1. On seeing the death of her children and all the relatives in the war, Gandhārī vented out her frustration at Kṛiṣhṇa, cursing him that he would perish in the wilderness after causing the slaughter of his kinsmen in the 36th year (MB: 11.25.4). In the 36th year, a huge carnage did take place wiping out the Krishna-clan.
2. When the 36th year (after the war) arrived, Yudhishthira noticed many unusual omens (MB: 16.1.1)
3. Again, it is said in the Mahabharata that a great calamity overtook the Vṛiṣhṇī-s on the 36th year (MB: 16.2.2).
4. On seeing the inauspicious omens, Kishṇa understood that the 36th year had arrived when Gandhārī’s curse, given out of grief on losing her children, was about to happen (MB: 16.3. 18, 19).
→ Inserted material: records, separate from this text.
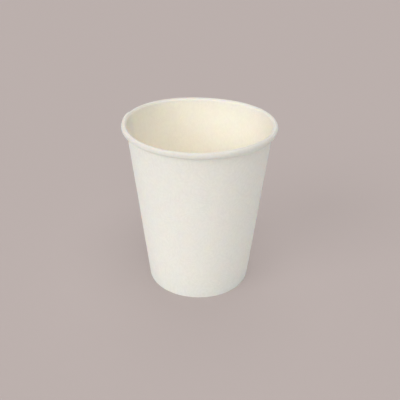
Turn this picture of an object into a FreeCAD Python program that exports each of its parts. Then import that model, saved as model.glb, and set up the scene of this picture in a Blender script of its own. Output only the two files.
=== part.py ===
import FreeCAD, Part
import Sketcher
import math
import os
from collections import namedtuple

# Single-wall paper cup for hot drinks, made of two pieces of board.
#
# The side wall is a fan-shaped blank wrapped into a cone. Its two ends lap over each
# other in a straight side seam, its top edge is rolled outwards and tucked into the
# roll, and its bottom edge is creased inwards and up again as a hem.
# The base is a disc drawn down into a short skirt, which the hem clamps against the
# inside of the wall, so that the cup stands on the crease and the disc stays off the
# table.
#
# Frame: millimetres, +Z up, origin on the cup's axis in the plane of the foot.

# Driving dimensions, in millimetres and degrees
SIZES = {
    "rim_diameter": (80.0, "outside diameter over the rolled rim"),
    "foot_diameter": (56.0, "outside diameter of the wall, carried down to the foot plane"),
    "cup_height": (91.0, "height over the rolled rim"),
    "wall_board": (0.36, "thickness of the side wall's board"),
    "base_board": (0.30, "thickness of the base's board"),
    "rim_roll": (2.75, "outside diameter of the roll"),
    "roll_gap": (0.05, "room left in the roll beside the edge tucked into it"),
    "tuck_turn": (150.0, "angle that the tucked edge turns on past the roll's lowest point"),
    "crease_bend": (0.06, "inside bend radius of the two creases at the foot"),
    "recess_depth": (8.0, "height of the base's underside above the foot plane"),
    "hem_setback": (1.6, "height of the base's underside above the hem's cut edge"),
    "base_bend": (0.4, "inside bend radius between the base and its skirt"),
    "seal_gap": (0.02, "clearance on each side of the skirt, and under it"),
    "lap_width": (6.0, "width of the side seam"),
    "lap_climb": (1.5, "width over which the outer end climbs onto the inner end"),
    "channel_fade": (0.3, "the seam's inner channel under the rim, as a share of its full size"),
    "seam_bearing": (160.0, "bearing of the inner end's cut edge about the axis"),
}
size = {name: value for name, (value, _) in SIZES.items()}

# Share of the board's thickness by which a seam's outline reaches past the wall's face
SEAM_REACH = 0.5

# Angles on a circle, in radians
LOWEST = -math.pi / 2
FULL_TURN = 2 * math.pi

# A sketch's own axes, and the points that a constraint can name on an edge
H_AXIS, V_AXIS = -1, -2
START, END, CENTRE = 1, 2, 3
ORIGIN = (H_AXIS, START)

# An edge of an outline, with the points where the outline enters and leaves it
Edge = namedtuple("Edge", "index first last")


class Outline:
    """A closed outline in a sketch. Its edges are drawn near their true places, and the
    constraints hold them to the spreadsheet's dimensions."""

    def __init__(self, body, name, plane):
        origin = body.Origin.OriginFeatures
        support = next(feature for feature in origin if feature.Role == plane)
        self.sketch = body.newObject("Sketcher::SketchObject", name)
        self.sketch.AttachmentSupport = [(support, "")]
        self.sketch.MapMode = "FlatFace"

    def line(self, start, end):
        segment = Part.LineSegment(FreeCAD.Vector(*start, 0), FreeCAD.Vector(*end, 0))
        return Edge(self.sketch.addGeometry(segment, False), START, END)

    def arc(self, centre, radius, from_angle, to_angle, clockwise=False):
        """An arc drawn counter-clockwise between two angles in radians. The outline may
        follow it the other way."""
        circle = Part.Circle(FreeCAD.Vector(*centre, 0), FreeCAD.Vector(0, 0, 1), radius)
        index = self.sketch.addGeometry(Part.ArcOfCircle(circle, from_angle, to_angle), False)
        return Edge(index, END, START) if clockwise else Edge(index, START, END)

    def point(self, place):
        """A construction point."""
        return self.sketch.addGeometry(Part.Point(FreeCAD.Vector(*place, 0)), True)

    def tie(self, kind, *references):
        self.sketch.addConstraint(Sketcher.Constraint(kind, *references))

    def close(self, edges, corners=()):
        """Joins each edge to the next, and the last to the first: smoothly, or with a
        corner after the edges named in corners."""
        for edge, following in zip(edges, edges[1:] + edges[:1]):
            kind = "Coincident" if edge in corners else "Tangent"
            self.tie(kind, edge.index, edge.last, following.index, following.first)

    def hold(self, name, kind, references, expression):
        """A dimension that an expression sets."""
        value = self.sketch.evalExpression(expression)
        index = self.sketch.addConstraint(Sketcher.Constraint(kind, *references, value))
        self.sketch.renameConstraint(index, name)
        self.sketch.setExpression(f"Constraints.{name}", expression)

    def measure(self, name, kind, references, value):
        """A dimension that follows from the others, for expressions to read."""
        index = self.sketch.addConstraint(Sketcher.Constraint(kind, *references, value))
        self.sketch.setDriving(index, False)
        self.sketch.renameConstraint(index, name)


def polar(centre, radius, angle):
    """The point at an angle in radians on a circle."""
    return (centre[0] + radius * math.cos(angle), centre[1] + radius * math.sin(angle))


def wall_lean():
    """How far the wall leans outwards from the vertical, in radians. Its outer face runs
    from the foot diameter up to touch the inside of the roll."""
    reach = (size["rim_diameter"] - size["rim_roll"] - size["foot_diameter"]) / 2
    rise = size["cup_height"] - size["rim_roll"] / 2
    roll_inside = size["rim_roll"] / 2 - size["wall_board"]
    return math.atan2(reach, rise) - math.asin(roll_inside / math.hypot(reach, rise))


def under_wall(depth, height):
    """The point at a height, and at a depth square to the wall's outer face."""
    lean = wall_lean()
    radius = size["foot_diameter"] / 2 + (height * math.sin(lean) - depth) / math.cos(lean)
    return (radius, height)


def make_sheet(doc):
    """The spreadsheet that every feature reads its dimensions from."""
    sheet = doc.addObject("Spreadsheet::Sheet", "Sizes")
    for row, (name, (value, meaning)) in enumerate(SIZES.items(), start=1):
        sheet.set(f"A{row}", name)
        sheet.set(f"B{row}", str(value))
        sheet.set(f"C{row}", meaning)
        sheet.setAlias(f"B{row}", name)
    doc.recompute()


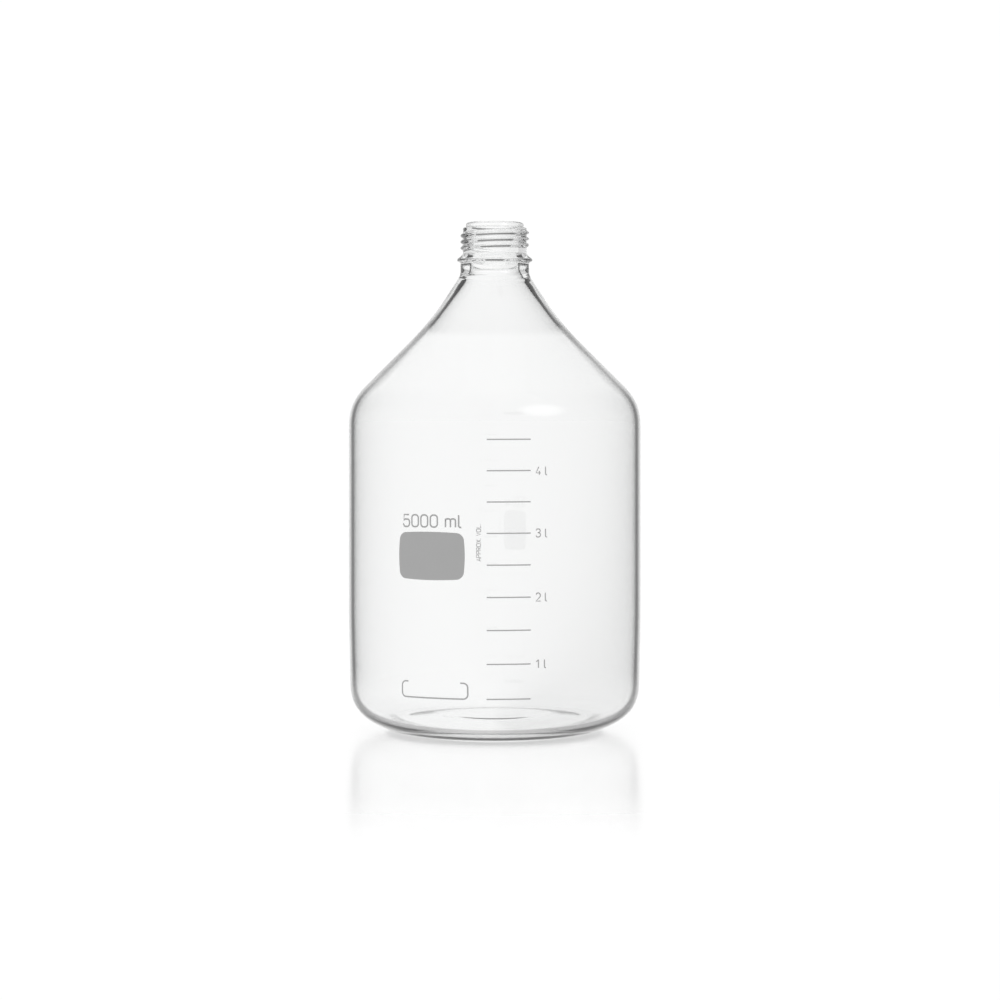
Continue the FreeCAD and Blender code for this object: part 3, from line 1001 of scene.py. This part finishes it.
@dataclass
class Studio:
    """The bright ground, its light and the camera."""

    floor_reach: float = 60000.0
    floor_tone: float = 0.1
    floor_glow: float = 0.92
    floor_gloss: float = 0.42
    floor_roughness: float = 0.18
    polish_full: float = 250.0
    polish_end: float = 500.0

    # Through the glass the room is dark overhead and a little darker to the right. The limits are the
    # height and the x of a ray's direction.
    sky_light: float = 1.02
    through_light: float = 1.02
    dim_light: float = 0.06
    ceiling_low: float = 0.24
    ceiling_high: float = 0.64
    shade_start: float = -0.08
    shade_end: float = 0.24
    shade_tone: float = 0.13

    # The panel stands off from the place on the glass where its highlight lies.
    highlight_place: Corner = (30.0, -90.0, 207.7)
    softbox_away: Corner = (562.0, -660.0, 465.0)
    softbox_size: Point = (800.0, 600.0)
    softbox_light: float = 2.2

    # The picture is square, and its horizon is above the middle.
    focal_pixels: float = 2600.0
    picture_pixels: float = 1000.0
    horizon_row: float = 415.0
    sensor_width: float = 36.0
    camera_place: Corner = (3.4, -1695.0, 204.6)

    def floor(self) -> bpy.types.Object:
        """The plain white floor, which glows evenly and shows a faint reflection near the bottle."""
        reach = self.floor_reach * MM
        mesh = bpy.data.meshes.new("floor")
        mesh.from_pydata([(x * reach, y * reach, 0.0) for x, y in SQUARE], [], [(0, 1, 2, 3)])
        made = put_in_scene("floor", mesh)
        material, tree = new_material("floor_surface")
        tone = (self.floor_tone, self.floor_tone, self.floor_tone, 1.0)
        matt = tree.node("ShaderNodeBsdfDiffuse", inputs={"Color": tone}).outputs["BSDF"]
        place = tree.node("ShaderNodeTexCoord").outputs["Object"]
        way = tree.node("ShaderNodeVectorMath", {"operation": "NORMALIZE"}, {0: place}).outputs["Vector"]
        strength = self.falloff(tree, way) * self.floor_glow
        glow = tree.node("ShaderNodeEmission", inputs={"Strength": strength}).outputs["Emission"]
        bright = tree.node("ShaderNodeAddShader", inputs={0: matt, 1: glow}).outputs["Shader"]
        inputs = {"Color": WHITE, "Roughness": self.floor_roughness}
        gloss = tree.node("ShaderNodeBsdfGlossy", inputs=inputs).outputs["BSDF"]
        settings = {"operation": "LENGTH"}
        distance = tree.level("ShaderNodeVectorMath", "Value", settings=settings, inputs={0: place})
        near = 1.0 - distance.between(self.polish_full * MM, self.polish_end * MM)
        mix = {0: tree.ray("Is Camera Ray") * near * self.floor_gloss, 1: bright, 2: gloss}
        surface = tree.node("ShaderNodeMixShader", inputs=mix).outputs["Shader"]
        tree.node("ShaderNodeOutputMaterial", inputs={"Surface": surface})
        mesh.materials.append(material)
        return made

    def falloff(self, tree: Tree, way: bpy.types.NodeSocket) -> Level:
        """How bright the room looks through the glass: a little darker towards +X.

        Args:
            tree: The material or world that it is for.
            way: The direction in which the room is seen.

        Returns:
            1 where it is fully bright, which it is everywhere for rays that crossed no glass.
        """
        shade = tree.axis(way, "X").between(self.shade_start, self.shade_end) * self.shade_tone
        return 1.0 - tree.ray("Transmission Depth").over(0.5) * shade

    def sky(self) -> None:
        """A white surround. Rays that went through glass and met no mirroring find it dark overhead."""
        world = bpy.data.worlds.new("studio")
        bpy.context.scene.world = world
        world.use_nodes = True
        tree = Tree(world.node_tree)
        way = tree.node("ShaderNodeTexCoord").outputs["Generated"]
        straight = tree.ray("Glossy Depth").under(0.5)
        overhead = straight * tree.axis(way, "Z").between(self.ceiling_low, self.ceiling_high)
        through = self.through_light + overhead * (self.dim_light - self.through_light)
        through = through * self.falloff(tree, way)
        no_glass = tree.ray("Transmission Depth").under(0.5)
        plain = tree.ray("Diffuse Depth").over(0.5).math("MAXIMUM", no_glass)
        strength = through + plain * (self.sky_light - through)
        light = tree.node("ShaderNodeBackground", inputs={"Color": WHITE, "Strength": strength})
        tree.node("ShaderNodeOutputWorld", inputs={"Surface": light.outputs["Background"]})

    def softbox(self) -> bpy.types.Object:
        """The light panel whose reflection is the highlight on the shoulder. It fades to its edges."""
        target = Vector(self.highlight_place) * MM
        centre = target + Vector(self.softbox_away) * MM
        turn = (target - centre).to_track_quat("-Z", "Y").to_matrix()
        half_width, half_height = (size / 2 * MM for size in self.softbox_size)
        corners = [Vector((x * half_width, y * half_height, 0.0)) for x, y in SQUARE]
        mesh = bpy.data.meshes.new("softbox")
        mesh.from_pydata([centre + turn @ corner for corner in corners], [], [(0, 1, 2, 3)])
        mesh.uv_layers.new(name="panel")
        for loop, (x, y) in zip(mesh.uv_layers["panel"].data, SQUARE):
            loop.uv = ((x + 1) / 2, (y + 1) / 2)
        made = put_in_scene("softbox", mesh)
        material, tree = new_material("softbox_light")
        place = tree.node("ShaderNodeUVMap").outputs["UV"]
        across, up = (tree.axis(place, name) * 2.0 - 1.0 for name in ("X", "Y"))
        strength = (1.0 - (across * across + up * up).between(0.0, 1.0)) * self.softbox_light
        glow = tree.node("ShaderNodeEmission", inputs={"Strength": strength}).outputs["Emission"]
        room = tree.node("ShaderNodeBsdfTransparent").outputs["BSDF"]
        surface = tree.node("ShaderNodeAddShader", inputs={0: glow, 1: room}).outputs["Shader"]
        tree.node("ShaderNodeOutputMaterial", inputs={"Surface": surface})
        mesh.materials.append(material)
        for kind in ("camera", "diffuse", "transmission", "volume_scatter", "shadow"):
            setattr(made, "visible_" + kind, False)
        return made

    def camera(self) -> bpy.types.Object:
        """A level camera with a long lens, whose picture is shifted down to hold the whole bottle."""
        lens = bpy.data.cameras.new("camera")
        lens.sensor_width = self.sensor_width
        lens.lens = self.focal_pixels / self.picture_pixels * self.sensor_width
        lens.shift_y = (self.horizon_row - self.picture_pixels / 2) / self.picture_pixels
        made = put_in_scene("camera", lens)
        made.location = Vector(self.camera_place) * MM
        made.rotation_euler = (math.radians(90), 0.0, 0.0)
        bpy.context.scene.camera = made
        return made

    def build(self) -> None:
        """Sets up the floor, the light and the camera."""
        scene = bpy.context.scene
        scene.view_settings.view_transform = "Standard"
        self.camera()
        self.floor()
        self.sky()
        self.softbox()


def main() -> None:
    """Builds the studio, the bottle and its print."""
    logging.basicConfig(level=logging.INFO, format="%(name)s: %(message)s")
    Studio().build()
    Bottle().build()
    Print().build()


if __name__ == "__main__":
    main()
All these internal evidences giving clinching evidence
for a gap of 35 years between the war and Krishṇa’s exit, the year of the war can
be deduced as Pre-Kali-35, in the same way that the inscriptions are dated from
the Kali-begin date. That year was 3136 BCE, thirty-sixth year before
3101 BCE.
Pramāthi was the year of 3101 BCE when Krishna left. The 36th year before that was Krodhi.
Therefore the year of the Mahabharata war was Krodhi, corresponding to 3136 BCE.
Thus the Kali Yuga date offers a crucial hint to derive the year of the Mahabharata war.